The existing, bank-based payments system is expensive and antediluvian — but also profitable and therefore jealously guarded by its powerful owners. Other technologies co-exist — such as cash payment face-to-face, or the developing world staple of hawala for international transfers — but they cannot seriously compete with banks. If Bitcoin’s technology is as cheap, as scalable, and as secure as its advocates claim, it may be different.
That last point, of course, is crucial. One reason that cash, that most archaic of payments technologies, still exists, is because it really is anonymous. Anonymity in transactions can be abused, of course. But it remains a basic civil liberty. Payments systems that use ledgers rarely offer the same assurance. Efficiency and economy are nice to have: but not at the cost of our right to privacy.

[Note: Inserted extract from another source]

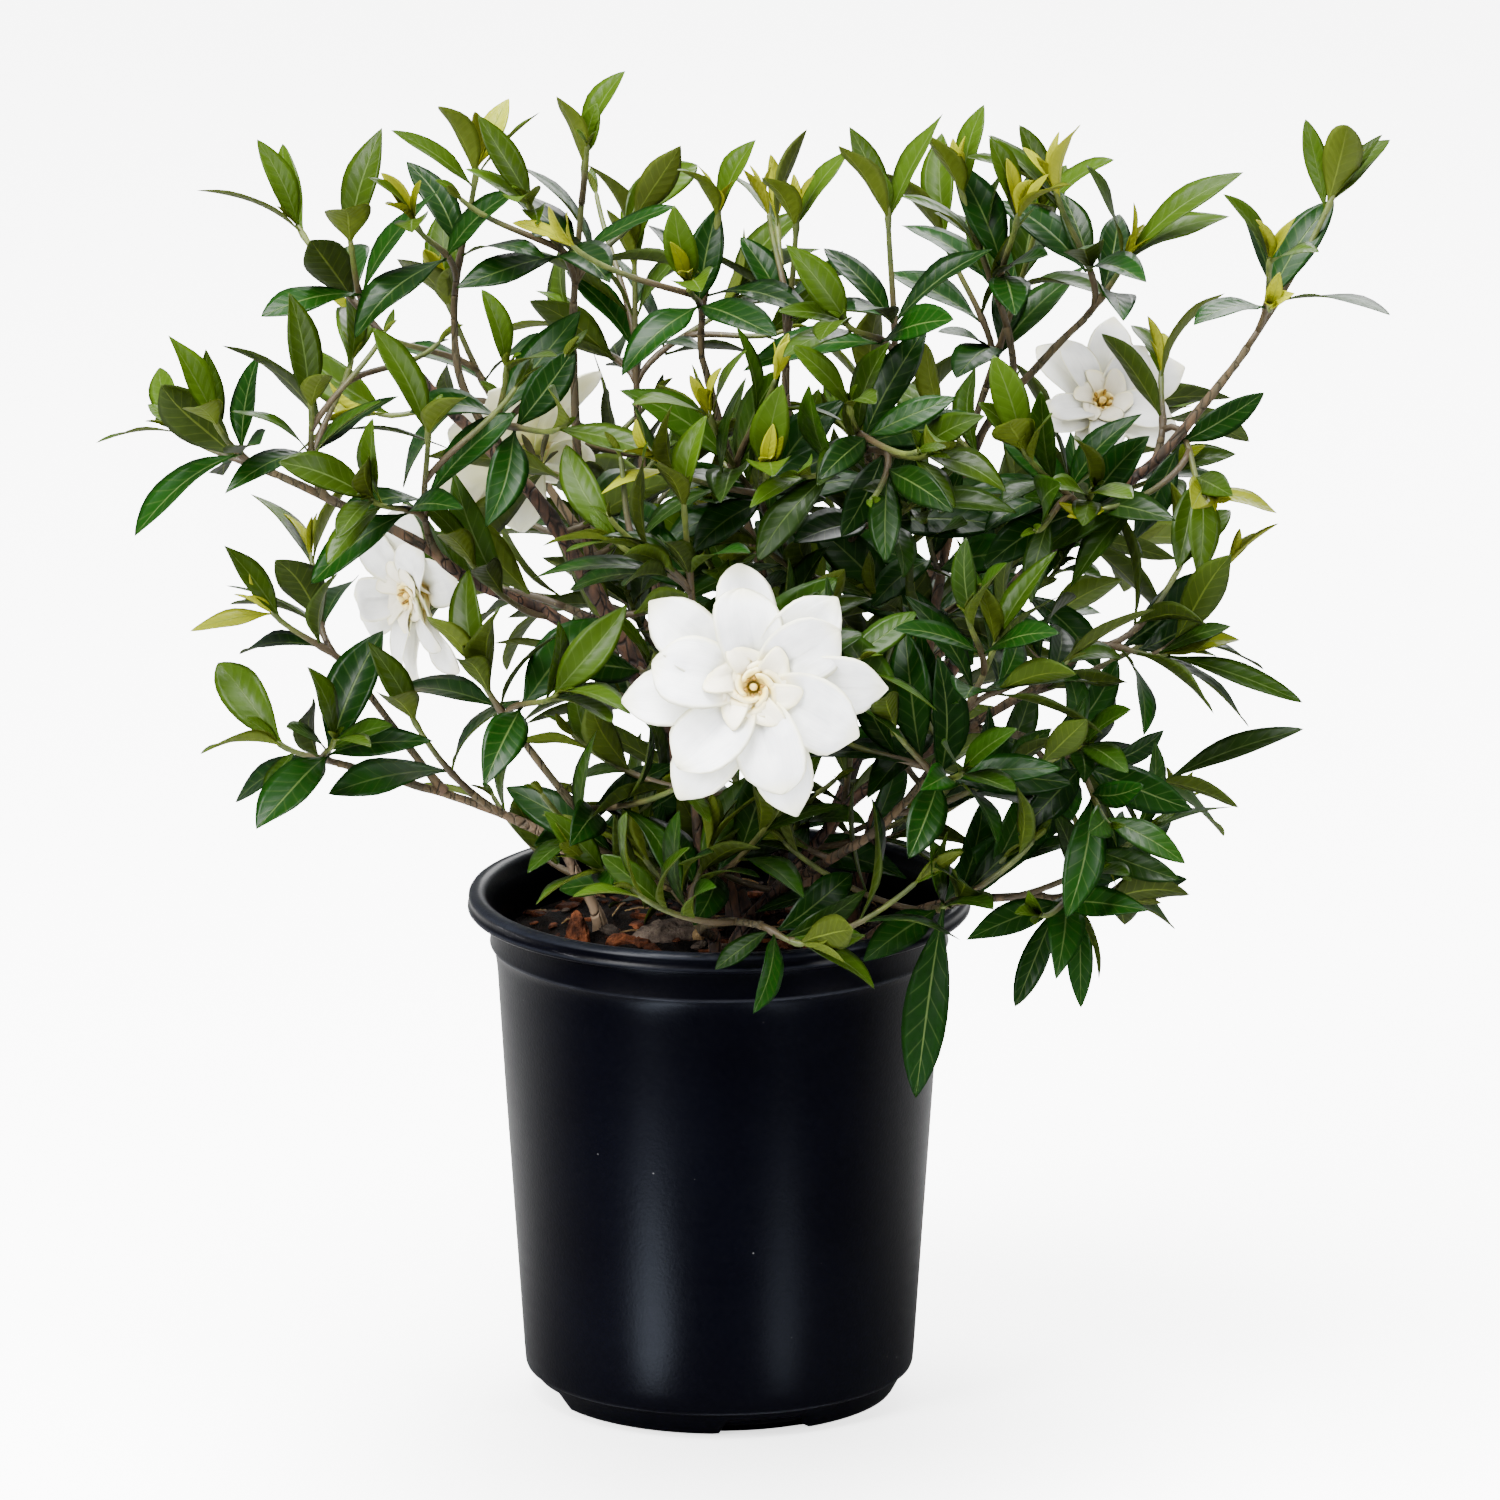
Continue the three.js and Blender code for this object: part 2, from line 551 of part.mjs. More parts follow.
// Leaves: those that reach a known point are placed first, so that they get their room
function placeLeaves(shoots, thicket) {
  const settle = (shoot, makeTry, tries) => {
    for (let attempt = 0; attempt < tries; attempt += 1) {
      const blade = makeTry(attempt);
      const guard = guardSolid(blade);
      const clearOfOwn = shoot.guards.every((own) => guard.intersect(own).isEmpty());
      if (clearOfOwn && thicket.isClear(guard, shoot.name)) {
        shoot.guards.push(guard);
        shoot.blades.push(blade);
        thicket.add(guard, shoot.name);
        return;
      }
    }
  };
  shoots.forEach((shoot) => (shoot.spec.reach ?? []).forEach((reach, i) => {
    const axis = shoot.axes[reach[0]];
    settle(shoot, (attempt) => reachingLeaf(axis, reach, shoot.seed * 10 + i, attempt), LEAF_TRIES);
  }));
  const rounds = Math.max(...shoots.flatMap((shoot) => shoot.axes.map((axis) => axis.whorls.length)));
  for (let round = 1; round <= rounds; round += 1) {
    shoots.forEach((shoot) => shoot.axes.forEach((axis, number) => {
      const k = axis.whorls.length - round;
      if (k < 0) return;
      const seed = shoot.seed * 10 + number;
      const count = draw(seed, k, 4) < THREE_LEAF_SHARE ? 3 : 2;
      for (let j = 0; j < count; j += 1) {
        const place = { whorl: axis.whorls[k], k, j, count };
        settle(shoot, (attempt) => whorlLeaf(axis, place, seed, attempt), LEAF_TRIES);
      }
    }));
  }
}

// Blooms
function petalOutline(share) {
  return Math.max(0.2, Math.sin(Math.PI * share ** 1.5)) ** 0.6;
}

function petal({ centre, axis, u, v }, shape) {
  const { angle, length, halfWidth, lift, twist = 0, roll, height, inset, fine } = shape;
  const outward = u.clone().multiplyScalar(Math.cos(angle)).addScaledVector(v, Math.sin(angle));
  const round = axis.clone().cross(outward);
  const heading = outward.clone().multiplyScalar(Math.cos(twist)).addScaledVector(round, Math.sin(twist));
  const along = heading.multiplyScalar(Math.cos(lift)).addScaledVector(axis, Math.sin(lift));
  const root = centre.clone().addScaledVector(outward, inset).addScaledVector(axis, height);
  const normal = axis.clone().addScaledVector(along, -axis.dot(along)).normalize();
  normal.applyAxisAngle(along, roll);
  return bladeSolid({
    root, along, normal, length, halfWidth,
    arch: lift > 0.7 ? -0.25 : 0.1,
    fold: PETAL_FOLD,
    thickness: PETAL_THICKNESS,
    outline: petalOutline,
    stations: fine ? [0, 0.4, 0.76, 0.94, 1] : [0, 0.42, 0.82, 1],
  });
}

function roundRing(place, radius, height, sides) {
  return Array.from({ length: sides }, (_, k) => {
    const angle = (2 * Math.PI * (k + 0.5)) / sides;
    return place.centre.clone()
      .addScaledVector(place.u, radius * Math.cos(angle))
      .addScaledVector(place.v, radius * Math.sin(angle))
      .addScaledVector(place.axis, height);
  });
}

function bloomPlace(number) {
  const { centre, axis } = bloomBase(number);
  const u = UP.clone().cross(axis).normalize();
  return { centre, axis, u, v: axis.clone().cross(u) };
}

function evenWhorl(count, radius, seed, start) {
  return Array.from({ length: count }, (_, i) => [
    start + (360 * i) / count + (draw(seed, i, 5) - 0.5) * 14,
    radius * (0.93 + 0.12 * draw(seed, i, 6)),
  ]);
}

function bloomSolid(number) {
  const spec = BLOOMS[number];
  const place = bloomPlace(number);
  const large = number === "1";
  const seed = Number(number);
  const outer = spec.outer ?? evenWhorl(OUTER_WHORL.petals, spec.radius, seed, 20);
  const inner = spec.inner
    ?? evenWhorl(INNER_WHORL.petals, spec.radius * INNER_WHORL.reach, seed + 10, 50);
  const lift = degrees(spec.lift);
  const solids = [skin([
    roundRing(place, BOSS.radius * 0.8, -BOSS.depth, BOSS.sides),
    roundRing(place, BOSS.radius, 0, BOSS.sides),
    roundRing(place, BOSS.radius * 0.72, BOSS.rise, BOSS.sides),
  ])];
  outer.forEach(([angle, length]) => solids.push(petal(place, {
    angle: degrees(angle), length, halfWidth: spec.radius * OUTER_WHORL.halfWidth, lift,
    roll: PETAL_ROLL, height: OUTER_WHORL.height, inset: OUTER_WHORL.inset, fine: large,
  })));
  inner.forEach(([angle, length]) => solids.push(petal(place, {
    angle: degrees(angle), length, halfWidth: spec.radius * INNER_WHORL.halfWidth,
    lift: lift + degrees(INNER_WHORL.lift), roll: PETAL_ROLL,
    height: INNER_WHORL.height, inset: INNER_WHORL.inset, fine: large,
  })));
  const swirl = large ? SWIRL.large : SWIRL.small;
  for (let i = 0; i < swirl; i += 1) {
    solids.push(petal(place, {
      angle: (2 * Math.PI * i) / swirl, length: spec.radius * SWIRL.length,
      halfWidth: spec.radius * SWIRL.halfWidth, lift: degrees(SWIRL.lift),
      twist: degrees(SWIRL.twist), roll: PETAL_ROLL * 2, height: SWIRL.height, inset: SWIRL.inset,
    }));
  }
  return unite(solids);
}

// The yellow heart: a star of anthers that opens upwards round a short style
function heartSolid(number) {
  const place = bloomPlace(number);
  const foot = BOSS.rise + GAP;
  const star = (low, high, height) => Array.from({ length: HEART.points * 2 }, (_, k) => {
    const angle = (Math.PI * k) / HEART.points;
    const radius = k % 2 ? low : high;
    return place.centre.clone()
      .addScaledVector(place.u, radius * Math.cos(angle))
      .addScaledVector(place.v, radius * Math.sin(angle))
      .addScaledVector(place.axis, foot + height);
  });
  return skin([
    star(HEART.radius * 0.6, HEART.radius, 0),
    star(HEART.radius * 0.6, HEART.spread, HEART.height * 0.8),
    [place.centre.clone().addScaledVector(place.axis, foot + HEART.height)],
  ]);
}

// Pot: one skin turned round the axis, trimmed flat below, with drain notches at the foot's corner
function turned(profile) {
  const points = profile.map(([radius, height]) => new THREE.Vector2(radius, height));
  const geometry = new THREE.LatheGeometry(points, POT_SIDES);
  geometry.rotateX(Math.PI / 2);
  return solidFromGeometry(geometry);
}

function block(width, depth, height, place) {
  const geometry = new THREE.BoxGeometry(width, depth, height);
  geometry.applyMatrix4(place);
  return solidFromGeometry(geometry);
}

function potSolid() {
  let pot = turned([
    [0, -1], [BASE_RADIUS, -1], [84.3, 10], [90.8, 12.5], [100.2, 149.5], [102.8, 203], [106.5, 217],
    [106.8, 229.5], [116.6, 230.5], [RIM_RADIUS, 237], [114.2, POT_HEIGHT], [110, POT_HEIGHT],
    [105.2, 232], [88.4, 14.5], [82, 8.5], [81.2, FLOOR_THICKNESS], [0, FLOOR_THICKNESS],
  ]);
  const below = new THREE.Matrix4().makeTranslation(0, 0, -5);
  pot = pot.subtract(block(RIM_RADIUS * 2, RIM_RADIUS * 2, 10, below));
  for (let i = 0; i < NOTCH.count; i += 1) {
    const turn = new THREE.Matrix4().makeRotationZ(degrees(NOTCH.first + (360 * i) / NOTCH.count));
    const out = BASE_RADIUS + NOTCH.reach / 2 - NOTCH.depth;
    const place = turn.multiply(new THREE.Matrix4().makeTranslation(out, 0, 0));
    pot = pot.subtract(block(NOTCH.reach, NOTCH.width, NOTCH.height * 2, place));
  }
  return pot;
}

// Soil: fills the pot a little clear of its wall, with a low mound, bumps by a formula and plain holes
function soilRelief(x, y) {
  const mound = SOIL_MOUND * (1 - Math.hypot(x, y) / 110);
  return mound + 1.3 * Math.sin(x * 0.11 + 1) * Math.cos(y * 0.13) + 0.8 * Math.sin(x * 0.23 - y * 0.19);
}

function soilSolid() {
  const ring = (radius, height, rough) => Array.from({ length: POT_SIDES }, (_, k) => {
    const angle = (2 * Math.PI * k) / POT_SIDES;
    const x = radius * Math.sin(angle);
    const y = radius * Math.cos(angle);
    return new THREE.Vector3(x, y, height + (rough ? soilRelief(x, y) : 0));
  });
  const floor = FLOOR_THICKNESS + GAP;
  let soil = skin([
    [new THREE.Vector3(0, 0, floor)],
    ring(80.7, floor), ring(81.5, 9), ring(103.2, SOIL_LEVEL - 2), ring(84, SOIL_LEVEL, true),
    ring(48, SOIL_LEVEL, true),
    [new THREE.Vector3(0, 0, SOIL_LEVEL + soilRelief(0, 0))],
  ]);
  Object.values(WOOD).forEach(([limb]) => {
    soil = soil.subtract(holeSolid(limb));
  });
  return soil;
}

// Materials
const MATERIALS = {
  pot_plastic: { color: 0x10131b, roughness: 0.38, metalness: 0 },
  soil: { color: 0x241610, roughness: 0.95, metalness: 0 },
  bark: { color: 0x54392a, roughness: 0.85, metalness: 0 },
  leaf: { color: 0x1f4a16, roughness: 0.35, metalness: 0 },
  petal: { color: 0xf3f1ea, roughness: 0.55, metalness: 0 },
  heart: { color: 0xd9b23c, roughness: 0.7, metalness: 0 },
};

const plant = new THREE.Group();

function addNode(name, material, solid) {
  const { vertProperties, triVerts } = solid.getMesh();
  const geometry = new THREE.BufferGeometry();
  geometry.setAttribute("position", new THREE.BufferAttribute(new Float32Array(vertProperties), 3));
  geometry.setIndex(new THREE.BufferAttribute(new Uint32Array(triVerts), 1));
  geometry.computeVertexNormals();
  const mesh = new THREE.Mesh(geometry, new THREE.MeshStandardMaterial(MATERIALS[material]));
  mesh.name = name;
  plant.add(mesh);
}

// Assembly
const shoots = SHOOTS.map((spec, i) => ({
  name: `shoot_${String(i + 1).padStart(2, "0")}`,
  spec,
  seed: i + 1,
  axes: shootAxes(spec),
  blades: [],
  guards: [],
}));
const pot = potSolid();
const soil = soilSolid();
const thicket = new Thicket();
thicket.add(pot, "pot");
thicket.add(soil, "soil");
addNode("pot", "pot_plastic", pot);
addNode("soil", "soil", soil);

Object.entries(WOOD).forEach(([name, limbs]) => {
  const pieces = limbs.map((limb) => limbSolid(limb));
  shoots.filter((shoot) => shoot.spec.wood === name).forEach(({ spec, axes }) => {
    const { radii } = limbs[spec.limb];
    pieces.push(twigSolid(axes[0], lerp(radii[0], radii[1], spec.at)));
  });
  pieces.forEach((piece) => thicket.add(piece, name));
  addNode(name, "bark", unite(pieces));
});

Object.keys(BLOOMS).forEach((number) => {
  const bloom = bloomSolid(number);
  const heart = heartSolid(number);
  thicket.add(bloom, `bloom_${number}`);
  addNode(`bloom_${number}`, "petal", bloom);
  addNode(`heart_${number}`, "heart", heart);
});

shoots.forEach((shoot) => {
  shoot.stems = shoot.axes.map(axisSolid);
  shoot.stems.forEach((solid) => thicket.add(solid, shoot.name));
});
placeLeaves(shoots, thicket);
shoots.forEach((shoot) => {
  addNode(shoot.name, "leaf", unite([...shoot.stems, ...shoot.blades.map((blade) => bladeSolid(blade))]));
});

export default plant;
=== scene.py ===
import math

import bpy
import numpy as np
from mathutils import Matrix, Vector, noise
from mathutils.kdtree import KDTree


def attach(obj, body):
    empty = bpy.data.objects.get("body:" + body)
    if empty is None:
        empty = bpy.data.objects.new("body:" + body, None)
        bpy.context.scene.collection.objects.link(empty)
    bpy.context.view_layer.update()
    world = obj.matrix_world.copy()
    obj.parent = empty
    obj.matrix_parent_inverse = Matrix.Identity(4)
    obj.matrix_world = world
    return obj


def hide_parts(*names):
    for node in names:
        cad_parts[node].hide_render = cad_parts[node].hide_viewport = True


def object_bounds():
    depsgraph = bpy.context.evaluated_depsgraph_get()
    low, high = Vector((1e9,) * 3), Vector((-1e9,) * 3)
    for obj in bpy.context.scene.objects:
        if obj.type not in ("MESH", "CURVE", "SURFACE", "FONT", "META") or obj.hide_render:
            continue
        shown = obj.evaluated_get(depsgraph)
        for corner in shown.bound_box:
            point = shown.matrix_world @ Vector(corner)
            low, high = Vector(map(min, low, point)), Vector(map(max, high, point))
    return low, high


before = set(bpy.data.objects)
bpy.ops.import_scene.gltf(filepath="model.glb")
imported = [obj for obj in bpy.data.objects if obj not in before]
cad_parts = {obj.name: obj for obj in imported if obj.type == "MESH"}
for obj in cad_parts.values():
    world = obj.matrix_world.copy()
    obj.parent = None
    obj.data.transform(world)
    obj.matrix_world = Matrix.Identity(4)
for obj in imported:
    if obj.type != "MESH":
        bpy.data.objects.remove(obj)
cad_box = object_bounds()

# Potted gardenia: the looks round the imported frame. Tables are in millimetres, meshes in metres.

MM = 0.001
ACROSS = np.array([1.0, 0.0, 0.0])
INWARD = np.array([0.0, 1.0, 0.0])
UP = np.array([0.0, 0.0, 1.0])
PLAIN_TONE = (0.5, 0.5, 0.5)

# Camera: the photo's plane goes through the pot's axis
PHOTO_MM = 699.0
CAMERA_DISTANCE = 9000.0
CAMERA_ELEVATION = 15.0
CAMERA_AIM = (14.4, 0.0, 308.7)
SENSOR = 36.0
APPARENT_RISE = 0.268  # how much higher a point shows for each millimetre further back

# Pot and soil
POT_HEIGHT = 242.0
POT_SIDES = 160
NOTCH_COUNT = 4
NOTCH_FIRST = -75.0
NOTCH_HALF = 19.5
NOTCH_HEIGHT = 7.0
NOTCH_SLOPE = 2.4
BASE_ARC = 81.5
SOIL_LEVEL = 218.0
SOIL_MOUND = 5.0
SOIL_RADIUS = 103.6
STEM_DEPTH = 14.0
STEM_COLLAR = 8.0
GAP = 0.35

# Leaves and shoots: the same rule as the part's, so that each fine leaf stands in its solid
LEAF_LENGTH = 59.0
LEAF_SLENDERNESS = 0.18
LEAF_PITCH = (62.0, 26.0, 22.0)
LEAF_SPREAD = 26.0
LEAF_TURN = 17.0
LEAF_RISE = 0.12
SHORT_LEAF_FROM = 8
SHORT_LEAF = 0.72
THREE_LEAF_SHARE = 0.2
LEAF_TRIES = 12
CORNER_MATCH = 1.5e-4
ROOT_SINK = 0.4
LIMB_END = 0.9999
WHORL_SPACING = 34.0
WHORL_PLACE = (0.6, 0.85)
BLOOM_LEAF_END = 0.8
FORK_START = 0.04
GREEN_RADIUS = 1.7
TIP_RADIUS = 1.2
TWIG_END_RADIUS = 1.9
BUD_LENGTH = 4.0
STEM_SIDES = 9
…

It was thirty-five years ago — long before bitcoin, the internet, or even the Macintosh — that the French philosopher Jean-Francois Lyotard warned that “the computerization of society…could become the ‘dream’ instrument for controlling and regulating the market system, extended to include knowledge itself and governed exclusively by the performativity principle.” An unreasonably dystopian vision, perhaps, given the enormous increases in prosperity and individual freedom that the web has brought. But it is only now that computerization is transforming money — the most basic institution of all in our market societies. So it is a dystopia we must make all the more certain does not become reality.